The president’s move to put his former chief of staff in charge of the Defense Ministry and swap all three commanders of the armed forces was met with shock from senior military officers, but relations with the police look better than ever.

With Anderson Torres, a federal police officer close to the Bolsonaro family, now in charge of the Justice Ministry, the president can keep a closer eye on the federal police, jails and a national public security force. He also ensures a direct line of communication to some 560,000 state police and firemen whose politics are broadly aligned with his own, surveys show.

Those half a million uniformed men and women have proven to be a potent political force, and no recent Brazilian president has played to their sympathies like Bolsonaro.

Last year, during a fatal police strike in the leftist-run northeastern state of Ceara, Bolsonaro declined to criticize the striking cops, who were demanding higher salaries.

DEMOCRATIC RISKS

Bolsonaro’s critics fret that his support of state police forces, who answer to state governors, could pose democratic risks at a time of growing political tensions in Latin America’s biggest nation.

Human rights groups and opposition lawmakers have long criticised Brazil’s police over the use of fatal force. Rio de Janeiro state police killed 1,245 people in 2020.

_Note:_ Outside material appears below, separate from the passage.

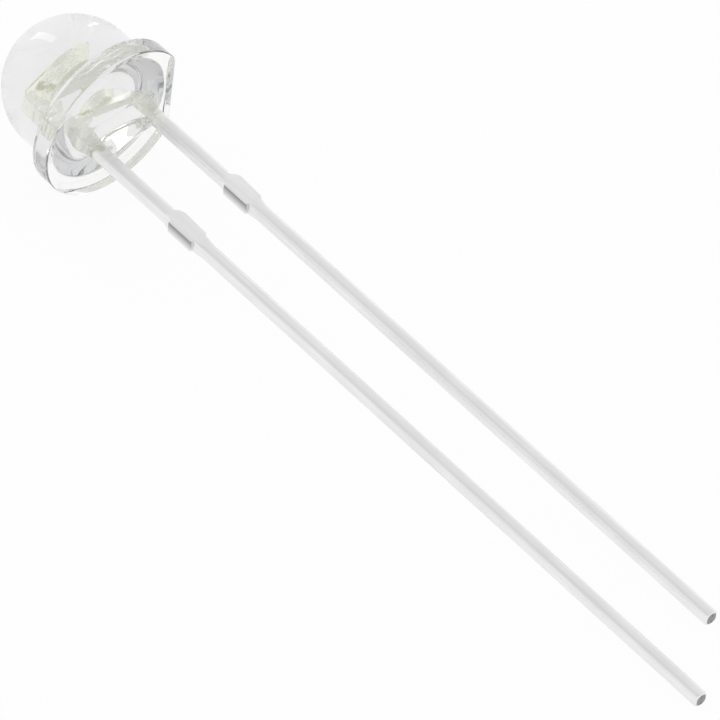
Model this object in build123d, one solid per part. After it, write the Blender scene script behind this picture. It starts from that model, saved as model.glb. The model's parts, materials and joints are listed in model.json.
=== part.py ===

“Bolsonaro would not need the military for a coup if he can count on the unconditional support of the military police. He could make rival-run states politically ungovernable,” said Ignacio Cano, a public security expert at the Rio de Janeiro State University.

Brazil’s presidency declined to comment.

Marlon Jorge Teza, president of another police association, FENEME, said his members support Bolsonaro, but doubted the majority would back him if he refused to accept the 2022 election results. Nonetheless, he acknowledged some might choose to follow the president on such “adventures.”

“You’re going to have isolated groups who will do that, who could do that. Nothing en masse,” he said.

Since his 2018 election victory, Bolsonaro has made baseless allegations of voter fraud in Brazil, which critics say could lay the groundwork to challenge upcoming elections in the same vein as his political idol, former U.S. President Donald Trump.

Bolsonaro threw his support behind Trump’s conspiracies of a stolen election last year, which culminated in his supporters’ deadly Jan. 6 assault on the Capitol building in Washington.

In recent months, Bolsonaro has been touting a bill for printed ballots rather than Brazil’s modern computer voting.

“If we don’t have a paper ballot in 2022 … we’re going to have a worse problem than the United States,” Bolsonaro said a day after the Capitol assault.

The proposal has gained urgency since former leftist President Luiz Inacio Lula da Silva’s 2018 graft convictions were overturned this month, clearing the way for him to run in next year’s vote.

“We’re going to have fierce elections, very polarized,” said lawmaker Bia Kicis, a close presidential ally pushing the paper voting bill. “The result of the election doesn’t have to convince the winner: it has to convince the loser that they lost.”

BACKING IN THE BARRACKS

Bolsonaro’s ties to security services have deep roots.

In 1986, as a 31-year-old paratrooper, Bolsonaro penned an explosive open letter in a news magazine, bemoaning low pay for him and others in military service. It infuriated senior officers and launched a political career that he largely spent campaigning for better soldier and police salaries.

In office, Bolsonaro has sought to boost legal protections for police who kill on the job, while saying criminals should “die like cockroaches.”

The president has also attended dozens of graduation ceremonies for new police and military cadets, often recalling his own days in uniform with open nostalgia for Brazil’s 1964-1985 military dictatorship.

“If it depended on me, this wouldn’t be the regime that we’d be living under. But despite everything, I represent democracy in Brazil,” he told cadets in February, referring to institutions like the Supreme Court which overturned Lula’s convictions.

Such broadsides have endeared him to police.

Corsino, the police union chief, said he and his colleagues were outraged by the court’s decision.

It sent “a signal that Brazilian justice needs to be changed,” he said. “Brazilian citizens have a very strong disgust of the judicial system.”